Food waste, she says, is bad for social licence. Studies have shown that 91 per cent of consumers are willing to buy from brands/retailers that disclose information on their food waste and will spend more with companies that support ending food waste. But it’s not just food businesses and industry End Food Waste Australia is working with. Later in 2024 the group will release a behaviour change campaign aimed at consumers.
The campaign is designed to help people understand how they can reduce food waste in their own homes.
“There’s been some amazing research looking at what goes on in the household,” Melissa says. “We’ve put a lot of work into understanding what groups of community are most likely to waste, what they waste, when and why. All the knowledge is there to target the right information at the right people.
“The campaign will raise the profile of food waste and put more pressure on industry to be acting, and show that they’re acting, on food waste.”
While End Food Waste Australia’s journey is relatively short, it is drawing on the international experience of WRAP (The Waste and Resources Action Programme), a British registered charity working around the globe to tackle the causes of climate crisis and give the planet a sustainable future.
During the past 15 years, WRAP has seen a 23 per cent reduction of food waste in the UK. Retailers have reached, and increased, their 50 per cent food waste reduction target. That success is one of the areas Melissa will look at more closely when she travels to the UK, Europe and the United States as part of a Churchill Fellowship later this year.

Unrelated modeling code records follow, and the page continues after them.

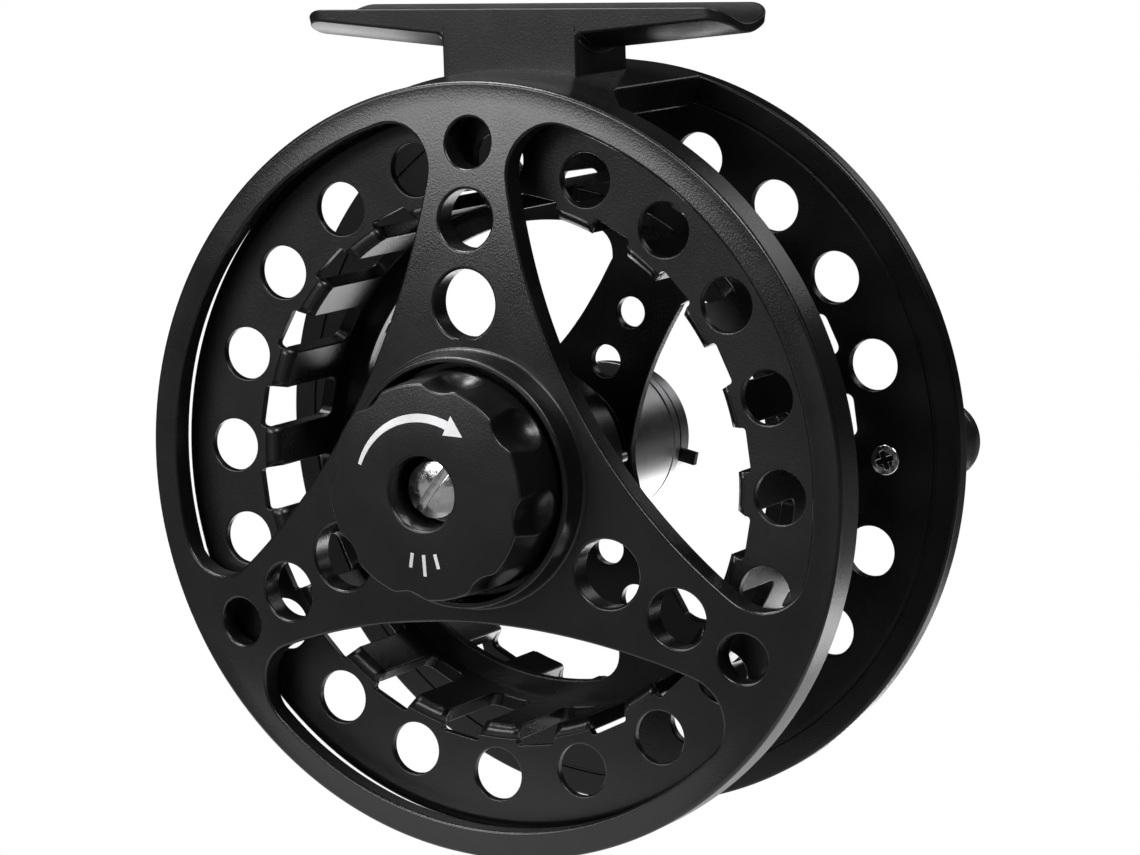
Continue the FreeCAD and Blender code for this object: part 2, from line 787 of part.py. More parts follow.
def far_flange():
    """The larger drilled flange, with the handle screw's seat in its first place."""
    body = new_body("far_flange")
    low, high = d.handle_reach, d.handle_reach + d.far_flange_thickness
    turn_profile(body, "flange_turning", ring_corners(d.slot_reach, d.far_flange_radius, low, high))
    count = int(d.hole_count.value)
    step = 360.0 / count
    hole = new_sketch(body, "hole_outline", station=high, turn=d.hole_start.value + step)
    circle(hole, d.hole_reach, NOTHING, d.far_hole_radius)
    cut = pocket(body, hole, d.far_flange_thickness, "hole")
    repeat_round(body, cut, count - 1, "holes", angle=360.0 - 2 * step)
    seat = new_sketch(body, "handle_screw_seat", station=high, turn=d.hole_start.value)
    circle(seat, d.hole_reach, NOTHING, d.handle_screw_head_radius)
    pocket(body, seat, d.handle_screw_head_height, "screw_seat")
    bore = new_sketch(body, "handle_screw_hole", station=high, turn=d.hole_start.value)
    circle(bore, d.hole_reach, NOTHING, d.handle_screw_radius)
    pocket(body, bore, d.far_flange_thickness, "screw_hole")
    return body


def arbor():
    """The large arbor that the line is wound on, slotted from both ends and lipped at both flanges."""
    body = new_body("arbor")
    front, back = behind(d.flange_recess), d.handle_reach
    turn_profile(body, "arbor_turning", [
        (d.arbor_bore, back),
        (d.slot_reach, back),
        (d.slot_reach, back + d.far_flange_thickness),
        (d.arbor_radius, back + d.far_flange_thickness),
        (d.arbor_radius, front - d.near_flange_thickness),
        (d.slot_reach, front - d.near_flange_thickness),
        (d.slot_reach, front),
        (d.arbor_bore, front),
    ])
    cut_slots(body)
    return body


def spool_web():
    """The three-spoke web inside the arbor and the boss for the hub sleeve."""
    body = new_body("spool_web")
    turn_profile(body, "web_turning", [
        (d.boss_bore, behind(d.boss_back)),
        (d.boss_radius, behind(d.boss_back)),
        (d.boss_radius, behind(d.web_back)),
        (d.arbor_bore, behind(d.web_back)),
        (d.arbor_bore, behind(d.web_front)),
        (d.boss_radius, behind(d.web_front)),
        (d.boss_radius, behind(d.boss_front)),
        (d.boss_bore, behind(d.boss_front)),
    ])
    cut_web(body)
    click = new_sketch(body, "click_hole_centre", station=behind(d.boss_front))
    circle(click, d.click_reach, NOTHING, d.click_radius + d.running_gap)
    pocket(body, click, d.click_depth, "click_hole")
    return body


def cut_web(body):
    """Leave three drilled spokes between the hub and the arbor."""
    front, thickness = behind(d.web_front), d.web_back - d.web_front
    opening = new_sketch(body, "web_opening", station=front, turn=d.web_turn.value + WINDOW_STEP / 2)
    half = d.web_spoke_half_width
    spoke = math.radians(WINDOW_STEP / 2)

    def side_point(radius, sign):
        """Where a spoke's straight side meets a radius, seen from the middle of the opening."""
        angle = spoke - math.asin(half.value / radius.value)
        text = "(%g deg - asin(%s / %s))" % (WINDOW_STEP / 2, half.text, radius.text)
        across = Size(radius.value * math.cos(angle), "(%s * cos(%s))" % (radius.text, text))
        up = sign * radius.value * math.sin(angle)
        return across, Size(up, "(%d * %s * sin(%s))" % (sign, radius.text, text))

    inner, outer = d.web_opening_inner, d.web_opening_radius
    sector(opening, inner, outer, side_point)
    cut = pocket(body, opening, thickness, "opening")
    repeat_round(body, cut, SPOKE_COUNT, "openings")

    drill = new_sketch(body, "web_hole_centres", station=front, turn=d.web_turn.value)
    circle(drill, d.web_outer_hole_reach, NOTHING, d.web_outer_hole_radius)
    circle(drill, d.web_inner_hole_reach, NOTHING, d.web_inner_hole_radius)
    cut = pocket(body, drill, thickness, "web_hole_pair")
    repeat_round(body, cut, SPOKE_COUNT, "web_holes")


def sector(sketch, inner, outer, side_point):
    """An outline between two arcs round the axis, closed by two straight sides."""
    axis = FreeCAD.Vector(0, 0, 1)
    for radius in (inner, outer):
        low, high = vector(side_point(radius, -1)), vector(side_point(radius, 1))
        arc = Part.ArcOfCircle(Part.Circle(FreeCAD.Vector(), axis, radius.value),
                               math.atan2(low.y, low.x), math.atan2(high.y, high.x))
        edge = sketch.addGeometry(arc, False)
        sketch.addConstraint(Sketcher.Constraint("Coincident", edge, 3, ORIGIN, 1))
        bind(sketch, "Radius", (edge,), radius)
    for sign, end in ((-1, 1), (1, 2)):
        line = sketch.addGeometry(Part.LineSegment(vector(side_point(inner, sign)),
                                                   vector(side_point(outer, sign))), False)
        sketch.addConstraint(Sketcher.Constraint("Coincident", 0, end, line, 1))
        sketch.addConstraint(Sketcher.Constraint("Coincident", 1, end, line, 2))
        bind(sketch, "DistanceY", (ORIGIN, 1, line, 1), side_point(inner, sign)[1])
        bind(sketch, "DistanceY", (ORIGIN, 1, line, 2), side_point(outer, sign)[1])


def cut_slots(body):
    """Mill the arbor's long slots from both ends, halfway between the flange holes."""
    count = int(d.hole_count.value)
    turn = d.hole_start.value + 180.0 / count
    half = d.slot_width / 2
    start = d.arbor_bore - d.air_gap
    corners = [(start, -half), (d.slot_reach, -half), (d.slot_reach, half), (start, half)]
    front = new_sketch(body, "front_slot", station=behind(d.flange_recess), turn=turn)
    outline(front, corners)
    cut = pocket(body, front, d.front_slot_end - d.flange_recess, "front_slot_cut")
    repeat_round(body, cut, count, "front_slots")
    rear = new_sketch(body, "rear_slot", station=d.handle_reach, turn=turn)
    outline(rear, corners)
    depth = RIM_FACE - d.rear_slot_start - d.handle_reach
    cut = pocket(body, rear, depth, "rear_slot_cut", upwards=True)
    repeat_round(body, cut, count, "rear_slots")


def hub_sleeve():
    """The bright sleeve that carries the bearings, pressed into the spool's hub."""
    return turned_body("hub_sleeve", [
        (d.sleeve_bore, behind(d.sleeve_end)),
        (d.sleeve_radius, behind(d.sleeve_end)),
        (d.sleeve_radius, behind(d.boss_back)),
        (d.boss_bore, behind(d.boss_back)),
        (d.boss_bore, behind(d.boss_front)),
        (d.sleeve_bore, behind(d.boss_front)),
    ])


def bearing(name, bore, start, width):
    return ring(name, bore + d.running_gap, d.sleeve_bore, behind(start + width), behind(start))


def hub_cap():
    """The bright end cap, with a channel across its inner face for the release latch."""
    body = new_body("hub_cap")
    turn_profile(body, "cap_turning", [
        (d.cap_bore, behind(d.cap_end)),
        (d.cap_radius, behind(d.cap_end)),
        (d.cap_radius, behind(d.cap_neck_end)),
        (d.cap_neck_radius, behind(d.cap_neck_end)),
        (d.cap_neck_radius, behind(d.sleeve_end)),
        (d.cap_bore, behind(d.sleeve_end)),
    ])
    channel = new_sketch(body, "channel_outline", station=behind(d.sleeve_end), turn=d.latch_turn.value)
    half = d.latch_channel_half_width
    outline(channel, [(-d.latch_channel_back, -half), (d.latch_tab_reach, -half),
                      (d.latch_tab_reach, half), (-d.latch_channel_back, half)])
    pocket(body, channel, d.latch_channel_depth, "latch_channel")
    return body


def release_latch():
    """The sliding plate that grips the spindle's groove, with a tab to press."""
    body = new_body("release_latch")
    station = behind(d.latch_start + d.latch_thickness)
    plate = new_sketch(body, "plate_outline", station=station, turn=d.latch_turn.value)
    half, tab = d.latch_half_width, d.latch_tab_half_width
    outline(plate, [
        (-d.latch_plate_back, -half), (d.latch_plate_reach, -half), (d.latch_plate_reach, -tab),
        (d.latch_tab_reach, -tab), (d.latch_tab_reach, tab), (d.latch_plate_reach, tab),
        (d.latch_plate_reach, half), (-d.latch_plate_back, half),
    ])
    circle(plate, d.latch_travel, NOTHING, d.latch_hole_radius)
    pad(body, plate, d.latch_thickness, "latch_plate")
    return body


def coil_spring(name, radius, low, high, place=None, reach=NOTHING):
    """A short spring as a sleeve, because its coils are finer than anything that it touches."""
    body = new_body(name, place)
    section = new_sketch(body, "spring_section", station=low)
    circle(section, reach, NOTHING, radius)
    circle(section, reach, NOTHING, radius / 2)
    pad(body, section, high - low, "spring_body")
    return body


def latch_spring():
    """The spring behind the latch plate, lying along the latch's travel."""
    along = FreeCAD.Placement(FreeCAD.Vector(), FreeCAD.Rotation(FreeCAD.Vector(0, 0, 1), d.latch_turn.value))
    middle = behind(d.latch_start + d.latch_thickness / 2)
    start = FreeCAD.Vector(-d.latch_channel_back.value, 0, middle.value)
    lay = FreeCAD.Placement(start, FreeCAD.Rotation(FreeCAD.Vector(0, 1, 0), 90))
    place = on_axis().multiply(along).multiply(lay)
    return coil_spring("latch_spring", d.latch_spring_radius, NOTHING, d.latch_spring_length, place)


def plunger(name, radius, low, high, reach):
    """A small plunger that lies along the axis at a reach to the right of it."""
    body = new_body(name)
    section = new_sketch(body, "plunger_section", station=low)
    circle(section, reach, NOTHING, radius)
    pad(body, section, high - low, "plunger_body")
    return body


# ---------------------------------------------------------------- handle

def handle_place():
    across, up = polar(d.hole_reach, d.hole_start)
    return on_axis(across, up)


def handle_screw():
    face = d.handle_reach + d.far_flange_thickness
    seat = face - d.handle_screw_head_height
    return turned_body("handle_screw", [
        (NOTHING, seat - d.handle_screw_length),
        (d.handle_screw_radius, seat - d.handle_screw_length),
        (d.handle_screw_radius, seat),
        (d.handle_screw_head_radius, seat),
        (d.handle_screw_head_radius, face),
        (NOTHING, face),
    ], handle_place())


def handle_post():
    """The post that the handle turns on, with a foot against the flange."""
    root = d.handle_reach
    screw_end = root + d.far_flange_thickness - d.handle_screw_head_height - d.handle_screw_length
    return turned_body("handle_post", [
        (NOTHING, d.handle_cap_height),
        (d.handle_post_radius, d.handle_cap_height),
        (d.handle_post_radius, root - d.handle_base_height),
        (d.handle_base_radius, root - d.handle_base_height),
        (d.handle_base_radius, root),
        (d.handle_screw_radius, root),
        (d.handle_screw_radius, screw_end),
        (NOTHING, screw_end),
    ], handle_place())


def handle_knob():
    """The tapered grip, waisted near the spool."""
    high = d.handle_reach - d.handle_base_height - d.air_gap
    low = high - d.handle_knob_length
    bore = d.handle_post_radius + d.running_gap
    return turned_body("handle_knob", [
        (bore, low),
        (d.handle_knob_radius - d.knob_edge, low),
        (d.handle_knob_radius, low + d.knob_edge),
        (d.handle_knob_radius, low + d.handle_knob_length / 3),
        (d.handle_waist_radius, high - d.handle_knob_length / 4),
        (d.handle_waist_radius, high - d.knob_edge),
        (d.handle_waist_radius - d.knob_edge, high),
        (bore, high),
    ], handle_place())


def handle_cap():
    """The cap that keeps the grip on its post."""
    return turned_body("handle_cap", [
        (NOTHING, NOTHING),
        (d.handle_base_radius - d.knob_edge, NOTHING),
        (d.handle_base_radius, d.handle_cap_height / 2),
        (d.handle_base_radius, d.handle_cap_height),
        (NOTHING, d.handle_cap_height),
    ], handle_place())


# ---------------------------------------------------------------- assembly

def build():
    """Make every piece and return the objects that are written out."""
    bore = d.washer_bore
    click_back, click_end = behind(d.click_back_depth), behind(d.boss_front + d.click_depth)
    detent_floor = ahead(d.recess_floor - d.detent_depth)
    detent_top = ahead(d.knob_base_height - d.running_gap)
    detent_low = detent_top - d.detent_length
    return [
        frame(), frame_bridge(), reel_foot(), foot_screws(), spindle(), knob_screw(),
        drag_disc("keyed_plate", 1, d.spindle_radius),
        drag_knob(), drag_nut(),
        thrust_pins(), spring_washers(), pressure_plate(),
        drag_drum(), drag_disc("front_friction_disc", 0, bore), drag_disc("rear_friction_disc", 2, bore),
        near_flange(), far_flange(), arbor(), spool_web(), hub_sleeve(),
        bearing("front_bearing", d.stub_radius, d.front_bearing_start, d.bearing_width),
        bearing("roller_clutch", d.stub_radius, d.clutch_start, d.clutch_length),
        bearing("rear_bearing", d.spindle_radius, d.rear_bearing_start, d.bearing_width),
        hub_cap(), release_latch(), latch_spring(),
        plunger("click_plunger", d.click_radius, click_back, behind(d.click_tip_depth), d.click_reach),
        coil_spring("click_spring", d.click_radius, click_end, click_back, reach=d.click_reach),
        plunger("knob_detent", d.detent_radius, detent_low, detent_top, d.detent_reach),
        coil_spring("detent_spring", d.detent_radius, detent_floor, detent_low, reach=d.detent_reach),
        handle_screw(), handle_post(), handle_knob(), handle_cap(),
    ]


def check(pieces):
    """Stop if anything in the document failed or any piece has no sound solid."""
    for thing in doc.Objects:
        if "Invalid" in thing.State or "Error" in thing.State:
            raise RuntimeError("%s failed: %s" % (thing.Name, thing.State))
    for piece in pieces:
        shape = piece.Shape
        if shape.isNull() or not shape.isValid() or not shape.Solids:
            raise RuntimeError("%s has no sound solid" % piece.Label)


def write(pieces):
    os.makedirs("parts", exist_ok=True)
    for piece in pieces:
        piece.Shape.exportStep("parts/%s.step" % piece.Label)
        print("%-20s %2d solid(s) %9.1f mm3" % (piece.Label, len(piece.Shape.Solids), piece.Shape.Volume))


pieces = build()
doc.recompute()
check(pieces)
write(pieces)
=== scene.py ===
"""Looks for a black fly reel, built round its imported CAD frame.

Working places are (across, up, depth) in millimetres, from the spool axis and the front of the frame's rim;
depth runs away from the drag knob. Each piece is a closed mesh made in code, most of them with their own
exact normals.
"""
import json
import math

import bpy
import numpy as np
from mathutils import Matrix, Vector
from mathutils.geometry import delaunay_2d_cdt


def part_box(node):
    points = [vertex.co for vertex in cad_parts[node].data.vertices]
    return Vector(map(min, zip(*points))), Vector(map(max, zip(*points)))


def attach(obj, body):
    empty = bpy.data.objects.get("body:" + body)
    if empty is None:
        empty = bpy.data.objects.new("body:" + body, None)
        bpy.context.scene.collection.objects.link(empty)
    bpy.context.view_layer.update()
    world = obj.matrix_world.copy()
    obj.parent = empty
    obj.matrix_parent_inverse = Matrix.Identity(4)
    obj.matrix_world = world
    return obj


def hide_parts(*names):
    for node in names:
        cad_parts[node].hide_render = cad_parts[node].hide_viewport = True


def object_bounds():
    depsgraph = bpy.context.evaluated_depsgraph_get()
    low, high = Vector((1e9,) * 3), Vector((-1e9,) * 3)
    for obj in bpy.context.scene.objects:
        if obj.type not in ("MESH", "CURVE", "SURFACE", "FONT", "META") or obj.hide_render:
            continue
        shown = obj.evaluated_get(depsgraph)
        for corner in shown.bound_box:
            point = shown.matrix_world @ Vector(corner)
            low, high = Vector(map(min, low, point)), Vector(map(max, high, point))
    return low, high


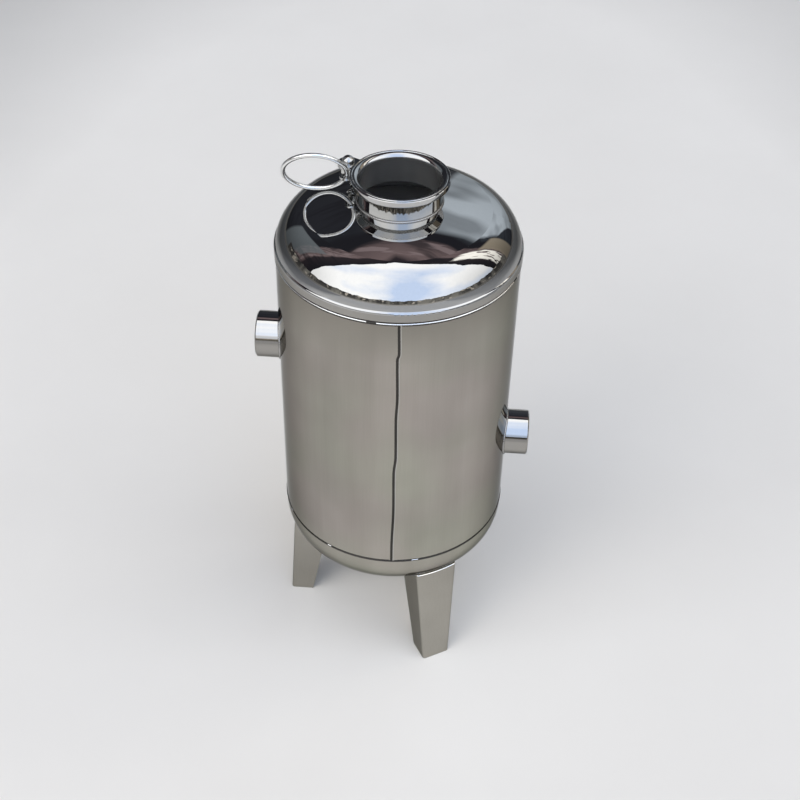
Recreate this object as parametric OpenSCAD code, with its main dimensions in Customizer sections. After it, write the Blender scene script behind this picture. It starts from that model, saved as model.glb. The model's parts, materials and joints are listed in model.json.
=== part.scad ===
/* [Tank body] */
// Outside diameter of the rolled shell
shell_od = 300; // [280:5:330]
// Wall of the shell and of both pressed heads
wall = 2; // [1.5:0.5:3]
// Shell length between the centres of the two girth welds
shell_len = 393; // [380:1:520]
// Height of the lower girth weld above the floor
shell_base_z = 214; // [200:2:240]
// Butt gap that a girth or seam weld fills
butt_gap = 2; // [1.5:0.25:2.5]

/* [Pressed heads] */
// Outside radius of the crown
crown_r = 400; // [380:5:440]
// Outside radius of the knuckle
knuckle_r = 54; // [50:1:57]
// Straight flange of the top head
top_flange_h = 6.5; // [4:0.5:9]
// Straight flange of the bottom head
bottom_flange_h = 9; // [6:0.5:12]
// Height of the rim band's shoulder above the top head's lower edge
rim_h = 11.8; // [10:0.1:14]
// How far the rim band stands proud of the shell
rim_proud = 1.2; // [0.6:0.1:1.5]
// Radius of the rim band's shoulder
rim_round = 4.5; // [3.5:0.1:5]

/* [Welds] */
// Width of the upper girth weld's bead
top_bead_w = 5; // [4:0.1:6]
// How far the upper girth weld's bead stands proud
top_bead_h = 1; // [0.6:0.1:1.2]
// Width of the lower girth weld's bead
base_bead_w = 4; // [3:0.1:5]
// How far the lower girth weld's bead stands proud
base_bead_h = 0.6; // [0.3:0.1:1]
// Width of the cap of the longitudinal seam
seam_w = 2.8; // [2.6:0.1:4]
// How far the seam's cap stands proud
seam_h = 0.4; // [0.3:0.1:0.6]
// Angle of the longitudinal seam about the tank's axis
seam_angle = -86; // [-100:0.5:-75]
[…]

She hopes to gain insights into on-farm food waste production activities such as increasing industry adoption and working with other parts of the supply chain.
“Coming from a farming background, one of the reasons I love working in food waste reduction is because it’s tackling a sustainability issue where there are no negatives if you act.
“It’s proven that when you reduce food waste you improve your profit.
Reducing food waste is great for people and planet. It’s a pure topic to be working on.”